Reply Parent Score: 2

RE[6]: My complain about unity
by Alfman on Wed 18th Jul 2012 14:35 in reply to "RE[5]: My complain about unity"
Alfman Member since:
2011-01-28

Gone fishing,

"Canonical could have done what you suggest, they instead chose to develop their own desktop environment, and pursue their own vision of what a Modern Desktop should be like. I think this will in the end turn out to be the right decision."

Working on unity may be the right direction for the present. However gnome 2 was still the most popular useful mature desktop at the time, they should have kept an option for it. I understand that you want users to have Unity, but I don't understand why you don't want them to have gnome 2. The controversy over this doesn't make any sense - if they cared about users, they would have left gnome 2 in as an option just like the other desktop choices available.


"Obviously Ubuntu is not asking you to, they want you to use Unity and the new functionality."

Exactly, they did not give users a choice. I don't understand why anyone would consider this a good thing.

"I haven't tried to return to Gnome 2, but I do have two WMs installed Blackbox, and Fluxbox. It really was as easy as running a single command"

Ok, but that's shifting the goalpost.


"Mint is quite cool, time will tell if either Ubuntu or Mint got it right. In my opinion Canonical made the decision to advance the Linux desktop in a new and unique direction and I think that will turn out to be right decision."
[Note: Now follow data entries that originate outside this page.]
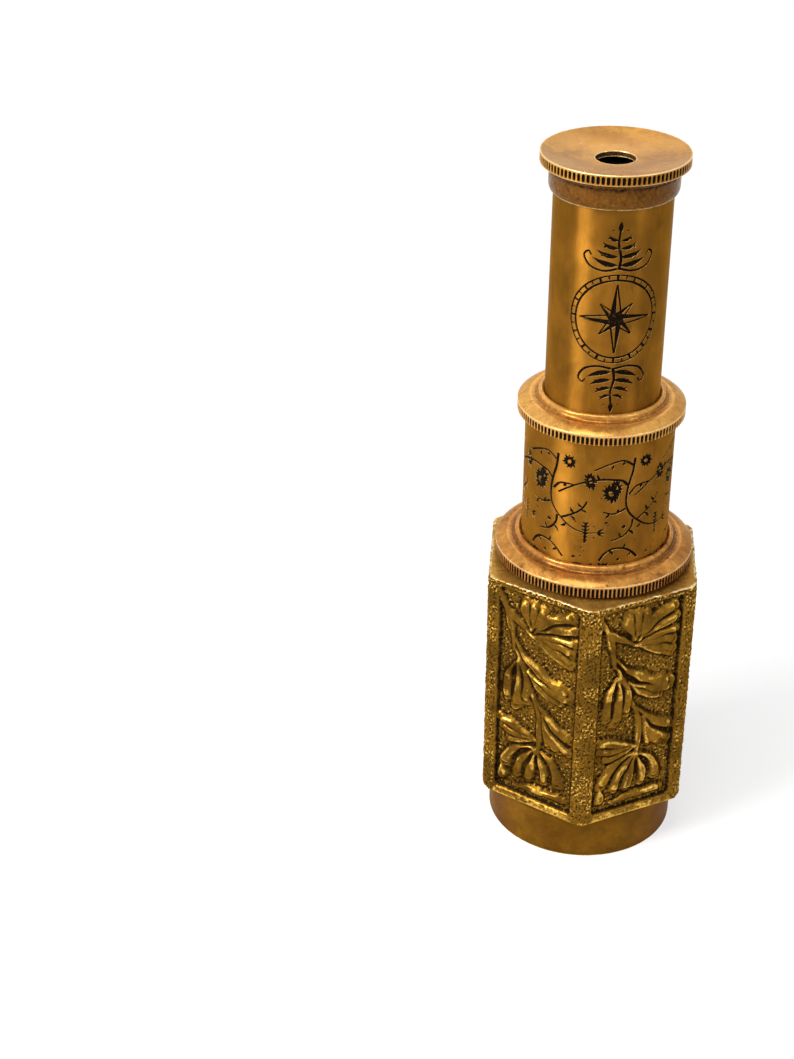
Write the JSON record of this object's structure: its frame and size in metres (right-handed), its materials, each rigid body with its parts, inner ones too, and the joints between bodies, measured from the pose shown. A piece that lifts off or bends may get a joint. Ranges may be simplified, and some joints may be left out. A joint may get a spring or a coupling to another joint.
{
  "type": "pocket spyglass",
  "caption": "Brass draw-tube pocket telescope with a hexagonal relief-cast casing on a round foot, milled collars and a dished eyecap.",
  "frame": {"origin": "on the optical axis, in the plane of the foot's underside", "axes": "+Z along the optical axis from the objective to the eyecap; two flats of the hexagonal casing face +X and -X, and two of its corners point along Y"},
  "size_m": [0.038, 0.0432, 0.135],
  "materials": {
    "cast_brass": "rough casting, dark in the ground and bright on the high spots",
    "collar_brass": "satin, reddish patina, bright edges",
    "cap_brass": "satin, warm patina",
    "tube_brass": "drawn tube, satin, etched and filled black",
    "foot_brass": "satin, worn bright at the bottom edge",
    "inner_brass": "turned, clean",
    "black_brass": "chemically blackened, matt",
    "lens_glass": "polished"
  },
  "bodies": {
    "barrel": {"hex_casing": "cast_brass", "barrel_tube": "inner_brass", "barrel_collar": "collar_brass", "objective_cell": "foot_brass", "objective_lens": "lens_glass", "objective_ring": "black_brass"},
    "mid_ring": {"mid_friction_ring": "inner_brass"},
    "mid_draw": {"mid_tube": "tube_brass", "mid_collar": "collar_brass", "mid_guide_ring": "inner_brass"},
    "eye_ring": {"eye_friction_ring": "inner_brass"},
    "eye_draw": {"eye_tube": "tube_brass", "eyecap": "cap_brass", "eye_guide_ring": "inner_brass", "eyepiece_tube": "black_brass", "eye_lens_cell": "black_brass", "eye_lens": "lens_glass", "eye_lens_ring": "black_brass", "field_lens_cell": "black_brass", "field_lens": "lens_glass", "field_lens_ring": "black_brass", "field_stop": "black_brass", "erector_tube": "black_brass", "erector_front_cell": "black_brass", "erector_front_lens": "lens_glass", "erector_front_ring": "black_brass", "erector_stop": "black_brass", "erector_rear_cell": "black_brass", "erector_rear_lens": "lens_glass", "erector_rear_ring": "black_brass"}
  },
  "joints": [
    {"name": "mid_slide", "type": "slide", "parent": "barrel", "child": "mid_ring", "axis": [0, 0, 1], "range_m": [-0.02435, 0.01235]},
    {"name": "mid_turn", "type": "hinge", "parent": "mid_ring", "child": "mid_draw", "pos_m": [0, 0, 0.0394], "axis": [0, 0, 1], "continuous": true},
    {"name": "eye_slide", "type": "slide", "parent": "mid_draw", "child": "eye_ring", "axis": [0, 0, 1], "range_m": [-0.0369, 0.00495]},
    {"name": "eye_turn", "type": "hinge", "parent": "eye_ring", "child": "eye_draw", "pos_m": [0, 0, 0.0765], "axis": [0, 0, 1], "continuous": true}
  ]
}
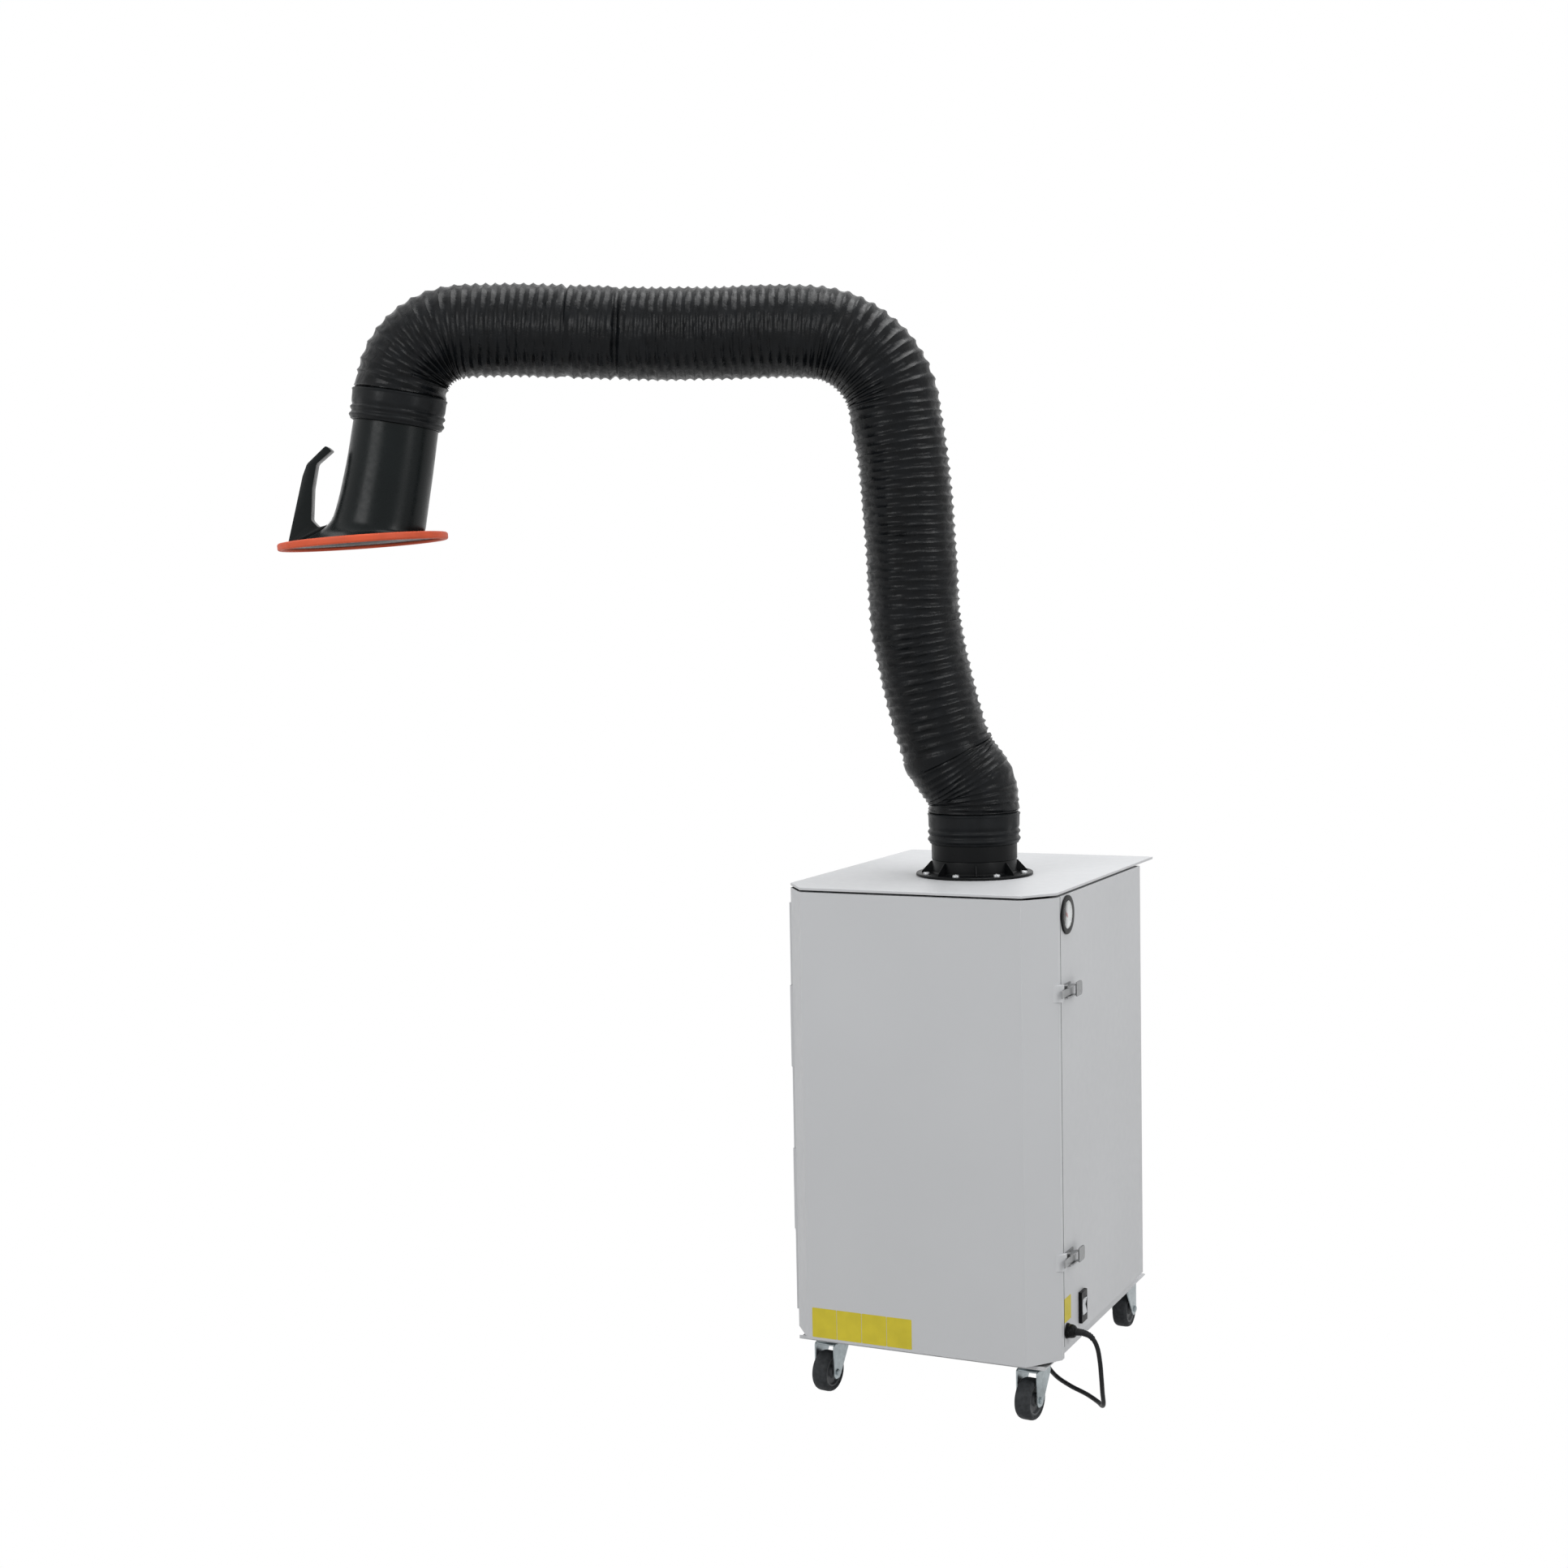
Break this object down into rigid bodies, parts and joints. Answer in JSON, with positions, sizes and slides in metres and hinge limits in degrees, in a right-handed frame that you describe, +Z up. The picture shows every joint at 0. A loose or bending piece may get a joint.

Only if you continue to treat these as mutually exclusive, which they are not. I never suggested (or even thought) that Ubuntu should not pursue Unity. My beef is that they unilaterally removed gnome 2 for many who were still asking for it and who's needs were not being met by the replacement. That move was obviously not done in the interest of users. I keep agreeing that they have every right to do it, it may even be well intentioned. But it has a totalitarian nature to it "do it this way because I want you to, not because you want to". I think this is bad for an open source operating system.


If you respond again please clarify why removing the choice of gnome 2 was good for users, not why having unity was good for users (I don't disagree with this).

Edited 2012-07-18 14:42 UTC

Reply Parent Score: 2

Gone fishing Member since:
2006-02-22

OK I tried it

sudo apt-get install gnome-session-fallback

I now have a what looks like a standard Gnome 2 desktop I'm using 12.04 it took about 2 minutes to install no playing with so for the life of 12.04 (long term release) you can have the Gnome 2 desktop if you want it.

Reply Parent Score: 2

Soulbender Member since:
2005-08-18

but I don't understand why you don't want them to have gnome 2


The overhead and manpower needed to maintain gnome2 by themselves in addition to developing Unity?
Maybe if the GNOME project had maintained the 2.x series alongside 3 it would still had been an option in Ubuntu.

Exactly, they did not give users a choice. I don't understand why anyone would consider this a good thing.


This is really nothing new. The same thing happened when distros changed their default DE from KDE1 to KDE2, KDE2 to KDE3, GNOME to GNOME2 or whatever. You got a new default and if you wanted to stay with the old stuff there was some work to do on your own.

I think this is bad for an open source operating system.


Much OSS software is totalitarian and has always been. Linus (dictator for life, remember?) decides what goes in the official kernel, Theo decides what goes in OpenBSD, Canonical decides the direction of Ubuntu, RedHat decides the direction of RHEL etc etc.